Stored entries:
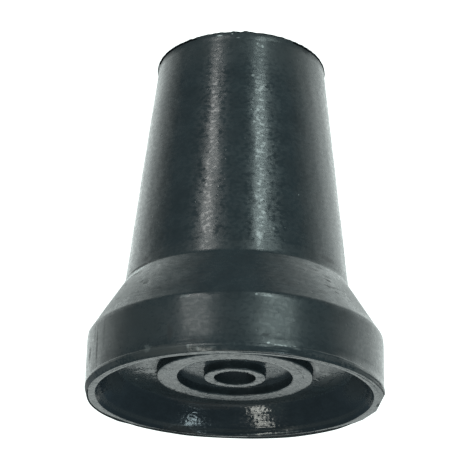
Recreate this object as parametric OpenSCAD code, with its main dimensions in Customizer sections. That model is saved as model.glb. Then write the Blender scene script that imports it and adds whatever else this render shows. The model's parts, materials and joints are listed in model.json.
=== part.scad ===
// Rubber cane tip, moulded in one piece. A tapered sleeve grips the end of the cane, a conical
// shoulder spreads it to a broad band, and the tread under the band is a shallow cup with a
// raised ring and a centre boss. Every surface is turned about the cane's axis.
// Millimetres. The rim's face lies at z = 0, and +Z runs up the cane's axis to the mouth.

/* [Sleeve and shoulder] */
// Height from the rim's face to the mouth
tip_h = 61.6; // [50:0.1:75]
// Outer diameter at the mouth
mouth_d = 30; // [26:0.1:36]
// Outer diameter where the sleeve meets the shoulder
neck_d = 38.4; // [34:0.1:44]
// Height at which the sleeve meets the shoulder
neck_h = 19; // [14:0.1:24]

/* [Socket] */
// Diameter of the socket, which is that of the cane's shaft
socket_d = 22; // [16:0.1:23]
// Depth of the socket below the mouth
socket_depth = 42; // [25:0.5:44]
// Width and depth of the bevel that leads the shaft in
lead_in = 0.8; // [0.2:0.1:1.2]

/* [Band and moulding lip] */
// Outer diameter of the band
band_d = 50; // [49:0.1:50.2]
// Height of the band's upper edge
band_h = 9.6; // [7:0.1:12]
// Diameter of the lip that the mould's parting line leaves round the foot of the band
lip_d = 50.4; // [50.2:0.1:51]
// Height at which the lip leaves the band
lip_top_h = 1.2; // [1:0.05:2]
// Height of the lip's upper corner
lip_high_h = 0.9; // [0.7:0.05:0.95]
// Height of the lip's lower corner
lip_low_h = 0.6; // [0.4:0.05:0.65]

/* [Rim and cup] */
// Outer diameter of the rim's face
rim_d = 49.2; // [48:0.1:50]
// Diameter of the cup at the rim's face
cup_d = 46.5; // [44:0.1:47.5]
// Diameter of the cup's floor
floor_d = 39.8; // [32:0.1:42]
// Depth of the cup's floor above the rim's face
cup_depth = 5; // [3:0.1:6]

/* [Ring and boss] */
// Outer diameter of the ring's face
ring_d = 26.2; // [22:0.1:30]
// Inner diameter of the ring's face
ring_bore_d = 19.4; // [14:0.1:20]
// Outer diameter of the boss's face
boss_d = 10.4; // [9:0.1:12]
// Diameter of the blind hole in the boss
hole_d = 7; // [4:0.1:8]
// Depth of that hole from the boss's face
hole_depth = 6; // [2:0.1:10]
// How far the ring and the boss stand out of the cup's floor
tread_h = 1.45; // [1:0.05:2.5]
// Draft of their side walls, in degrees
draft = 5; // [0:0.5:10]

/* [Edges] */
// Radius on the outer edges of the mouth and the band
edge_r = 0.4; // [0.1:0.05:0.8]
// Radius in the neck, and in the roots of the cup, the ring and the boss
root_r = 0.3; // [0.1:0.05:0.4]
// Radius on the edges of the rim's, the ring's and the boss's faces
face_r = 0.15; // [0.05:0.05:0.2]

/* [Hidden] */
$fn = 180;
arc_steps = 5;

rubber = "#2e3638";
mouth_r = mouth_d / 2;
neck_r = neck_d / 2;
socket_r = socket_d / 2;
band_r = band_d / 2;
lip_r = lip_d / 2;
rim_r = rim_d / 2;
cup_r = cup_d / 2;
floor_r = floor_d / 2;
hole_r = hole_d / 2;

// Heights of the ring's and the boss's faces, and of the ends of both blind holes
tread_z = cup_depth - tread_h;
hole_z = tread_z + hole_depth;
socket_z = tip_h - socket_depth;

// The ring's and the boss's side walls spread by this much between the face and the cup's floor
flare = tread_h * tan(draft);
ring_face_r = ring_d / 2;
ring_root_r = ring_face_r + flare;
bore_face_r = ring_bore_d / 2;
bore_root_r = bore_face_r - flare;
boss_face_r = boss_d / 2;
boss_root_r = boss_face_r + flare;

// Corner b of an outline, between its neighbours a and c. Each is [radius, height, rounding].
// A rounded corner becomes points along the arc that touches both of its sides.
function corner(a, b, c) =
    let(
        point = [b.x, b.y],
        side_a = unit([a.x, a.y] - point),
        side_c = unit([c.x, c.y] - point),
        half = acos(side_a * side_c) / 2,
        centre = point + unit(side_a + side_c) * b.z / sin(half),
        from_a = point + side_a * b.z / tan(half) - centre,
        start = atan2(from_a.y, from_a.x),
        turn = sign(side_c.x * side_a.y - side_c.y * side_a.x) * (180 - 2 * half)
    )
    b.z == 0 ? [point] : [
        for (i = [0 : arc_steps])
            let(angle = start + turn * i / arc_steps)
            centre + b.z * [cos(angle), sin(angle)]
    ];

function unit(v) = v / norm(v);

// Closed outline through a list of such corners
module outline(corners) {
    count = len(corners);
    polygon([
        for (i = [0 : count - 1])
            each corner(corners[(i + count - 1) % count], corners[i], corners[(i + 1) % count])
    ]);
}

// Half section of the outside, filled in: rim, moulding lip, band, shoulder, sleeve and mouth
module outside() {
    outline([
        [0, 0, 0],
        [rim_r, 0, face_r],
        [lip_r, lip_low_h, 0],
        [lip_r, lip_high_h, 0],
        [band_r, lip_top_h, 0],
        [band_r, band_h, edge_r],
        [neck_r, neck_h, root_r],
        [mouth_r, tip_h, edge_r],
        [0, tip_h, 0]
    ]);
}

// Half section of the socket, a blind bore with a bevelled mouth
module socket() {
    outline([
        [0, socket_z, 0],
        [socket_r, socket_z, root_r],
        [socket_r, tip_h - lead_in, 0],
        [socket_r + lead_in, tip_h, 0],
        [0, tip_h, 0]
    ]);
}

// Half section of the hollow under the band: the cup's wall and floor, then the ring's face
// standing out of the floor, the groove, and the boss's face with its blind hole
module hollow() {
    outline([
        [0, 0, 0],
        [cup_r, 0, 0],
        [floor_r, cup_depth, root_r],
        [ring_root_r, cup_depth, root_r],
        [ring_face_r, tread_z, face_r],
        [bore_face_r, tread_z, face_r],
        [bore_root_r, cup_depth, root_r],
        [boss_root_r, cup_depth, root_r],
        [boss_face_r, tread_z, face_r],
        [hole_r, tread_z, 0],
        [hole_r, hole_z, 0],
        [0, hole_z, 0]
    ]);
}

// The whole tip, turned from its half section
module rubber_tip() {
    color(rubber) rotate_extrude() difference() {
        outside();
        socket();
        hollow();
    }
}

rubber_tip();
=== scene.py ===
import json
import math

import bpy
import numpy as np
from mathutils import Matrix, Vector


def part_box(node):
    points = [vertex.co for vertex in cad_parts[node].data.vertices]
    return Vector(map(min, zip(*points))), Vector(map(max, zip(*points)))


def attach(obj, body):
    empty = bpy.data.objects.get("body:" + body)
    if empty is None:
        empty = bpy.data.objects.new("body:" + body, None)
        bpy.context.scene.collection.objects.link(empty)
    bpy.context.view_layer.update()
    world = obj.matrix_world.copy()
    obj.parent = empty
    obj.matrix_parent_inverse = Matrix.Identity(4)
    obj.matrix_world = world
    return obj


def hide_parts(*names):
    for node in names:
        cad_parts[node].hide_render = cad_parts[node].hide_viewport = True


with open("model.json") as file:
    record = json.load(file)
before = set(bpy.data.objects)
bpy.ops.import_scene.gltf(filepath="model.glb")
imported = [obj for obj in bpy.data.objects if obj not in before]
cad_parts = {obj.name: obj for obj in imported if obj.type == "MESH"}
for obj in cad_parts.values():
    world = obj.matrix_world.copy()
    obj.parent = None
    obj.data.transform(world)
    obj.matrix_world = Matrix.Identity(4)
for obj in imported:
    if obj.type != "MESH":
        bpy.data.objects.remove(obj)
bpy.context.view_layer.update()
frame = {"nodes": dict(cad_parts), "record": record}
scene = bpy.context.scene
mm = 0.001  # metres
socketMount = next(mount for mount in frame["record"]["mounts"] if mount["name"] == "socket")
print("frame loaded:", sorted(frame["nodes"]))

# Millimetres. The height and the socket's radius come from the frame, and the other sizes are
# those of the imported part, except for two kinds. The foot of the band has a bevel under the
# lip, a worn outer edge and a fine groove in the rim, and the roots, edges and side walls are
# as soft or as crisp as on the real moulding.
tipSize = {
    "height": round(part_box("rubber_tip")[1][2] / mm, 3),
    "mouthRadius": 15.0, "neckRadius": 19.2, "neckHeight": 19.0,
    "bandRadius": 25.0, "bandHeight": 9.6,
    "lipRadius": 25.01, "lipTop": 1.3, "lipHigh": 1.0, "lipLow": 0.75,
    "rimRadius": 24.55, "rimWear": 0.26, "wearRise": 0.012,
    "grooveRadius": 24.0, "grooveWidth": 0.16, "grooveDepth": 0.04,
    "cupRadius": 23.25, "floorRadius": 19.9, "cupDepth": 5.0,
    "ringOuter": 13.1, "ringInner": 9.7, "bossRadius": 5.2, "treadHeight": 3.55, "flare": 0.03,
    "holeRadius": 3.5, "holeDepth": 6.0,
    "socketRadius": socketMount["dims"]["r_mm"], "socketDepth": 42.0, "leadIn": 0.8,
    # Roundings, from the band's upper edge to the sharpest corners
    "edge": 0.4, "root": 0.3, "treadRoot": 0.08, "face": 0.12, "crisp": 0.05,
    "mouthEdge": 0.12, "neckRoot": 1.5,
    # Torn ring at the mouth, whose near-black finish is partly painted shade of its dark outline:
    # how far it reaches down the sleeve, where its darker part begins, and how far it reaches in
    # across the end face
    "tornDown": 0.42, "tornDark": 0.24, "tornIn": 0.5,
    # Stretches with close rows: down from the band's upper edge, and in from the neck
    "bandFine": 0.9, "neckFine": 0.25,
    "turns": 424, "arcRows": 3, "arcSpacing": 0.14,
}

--

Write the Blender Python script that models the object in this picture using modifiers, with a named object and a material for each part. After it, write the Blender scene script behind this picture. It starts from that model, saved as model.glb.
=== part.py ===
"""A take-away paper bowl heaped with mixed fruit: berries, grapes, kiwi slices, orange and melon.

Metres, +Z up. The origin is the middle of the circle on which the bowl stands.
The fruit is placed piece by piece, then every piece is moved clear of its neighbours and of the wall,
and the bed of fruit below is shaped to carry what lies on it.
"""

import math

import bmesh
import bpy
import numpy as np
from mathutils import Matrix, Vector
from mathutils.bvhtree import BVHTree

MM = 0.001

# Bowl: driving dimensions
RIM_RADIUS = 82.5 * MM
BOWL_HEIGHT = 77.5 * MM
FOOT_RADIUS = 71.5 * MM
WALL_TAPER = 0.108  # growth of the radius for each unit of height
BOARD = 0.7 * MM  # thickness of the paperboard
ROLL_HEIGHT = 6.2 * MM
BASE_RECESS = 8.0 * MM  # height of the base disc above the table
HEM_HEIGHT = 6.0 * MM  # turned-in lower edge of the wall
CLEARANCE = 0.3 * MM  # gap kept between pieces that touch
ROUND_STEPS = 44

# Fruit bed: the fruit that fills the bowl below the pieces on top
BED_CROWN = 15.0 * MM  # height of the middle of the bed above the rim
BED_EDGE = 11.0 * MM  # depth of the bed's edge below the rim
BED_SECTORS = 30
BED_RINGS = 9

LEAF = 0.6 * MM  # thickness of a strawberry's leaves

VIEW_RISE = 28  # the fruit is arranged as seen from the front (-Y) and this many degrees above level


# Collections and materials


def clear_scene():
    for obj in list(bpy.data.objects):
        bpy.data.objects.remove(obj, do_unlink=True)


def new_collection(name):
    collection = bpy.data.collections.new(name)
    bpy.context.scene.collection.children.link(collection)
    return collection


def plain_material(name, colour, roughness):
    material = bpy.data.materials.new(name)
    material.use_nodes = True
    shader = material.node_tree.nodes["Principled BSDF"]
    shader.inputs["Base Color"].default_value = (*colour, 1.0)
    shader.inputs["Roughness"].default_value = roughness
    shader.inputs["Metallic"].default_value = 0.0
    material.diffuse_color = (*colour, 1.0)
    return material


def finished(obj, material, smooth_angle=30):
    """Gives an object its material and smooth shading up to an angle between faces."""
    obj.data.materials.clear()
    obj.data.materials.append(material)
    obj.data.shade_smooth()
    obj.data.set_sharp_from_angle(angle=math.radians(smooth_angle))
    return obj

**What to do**
Starting at the line that contains "Recreate this object" and ending at the line that contains "cup_depth = 5; // [3:0.1:6]", retype each line exactly; omit everything outside that range.

**Answer to this problem**
Recreate this object as parametric OpenSCAD code, with its main dimensions in Customizer sections. That model is saved as model.glb. Then write the Blender scene script that imports it and adds whatever else this render shows. The model's parts, materials and joints are listed in model.json.
=== part.scad ===
// Rubber cane tip, moulded in one piece. A tapered sleeve grips the end of the cane, a conical
// shoulder spreads it to a broad band, and the tread under the band is a shallow cup with a
// raised ring and a centre boss. Every surface is turned about the cane's axis.
// Millimetres. The rim's face lies at z = 0, and +Z runs up the cane's axis to the mouth.

/* [Sleeve and shoulder] */
// Height from the rim's face to the mouth
tip_h = 61.6; // [50:0.1:75]
// Outer diameter at the mouth
mouth_d = 30; // [26:0.1:36]
// Outer diameter where the sleeve meets the shoulder
neck_d = 38.4; // [34:0.1:44]
// Height at which the sleeve meets the shoulder
neck_h = 19; // [14:0.1:24]

/* [Socket] */
// Diameter of the socket, which is that of the cane's shaft
socket_d = 22; // [16:0.1:23]
// Depth of the socket below the mouth
socket_depth = 42; // [25:0.5:44]
// Width and depth of the bevel that leads the shaft in
lead_in = 0.8; // [0.2:0.1:1.2]

/* [Band and moulding lip] */
// Outer diameter of the band
band_d = 50; // [49:0.1:50.2]
// Height of the band's upper edge
band_h = 9.6; // [7:0.1:12]
// Diameter of the lip that the mould's parting line leaves round the foot of the band
lip_d = 50.4; // [50.2:0.1:51]
// Height at which the lip leaves the band
lip_top_h = 1.2; // [1:0.05:2]
// Height of the lip's upper corner
lip_high_h = 0.9; // [0.7:0.05:0.95]
// Height of the lip's lower corner
lip_low_h = 0.6; // [0.4:0.05:0.65]

/* [Rim and cup] */
// Outer diameter of the rim's face
rim_d = 49.2; // [48:0.1:50]
// Diameter of the cup at the rim's face
cup_d = 46.5; // [44:0.1:47.5]
// Diameter of the cup's floor
floor_d = 39.8; // [32:0.1:42]
// Depth of the cup's floor above the rim's face
cup_depth = 5; // [3:0.1:6]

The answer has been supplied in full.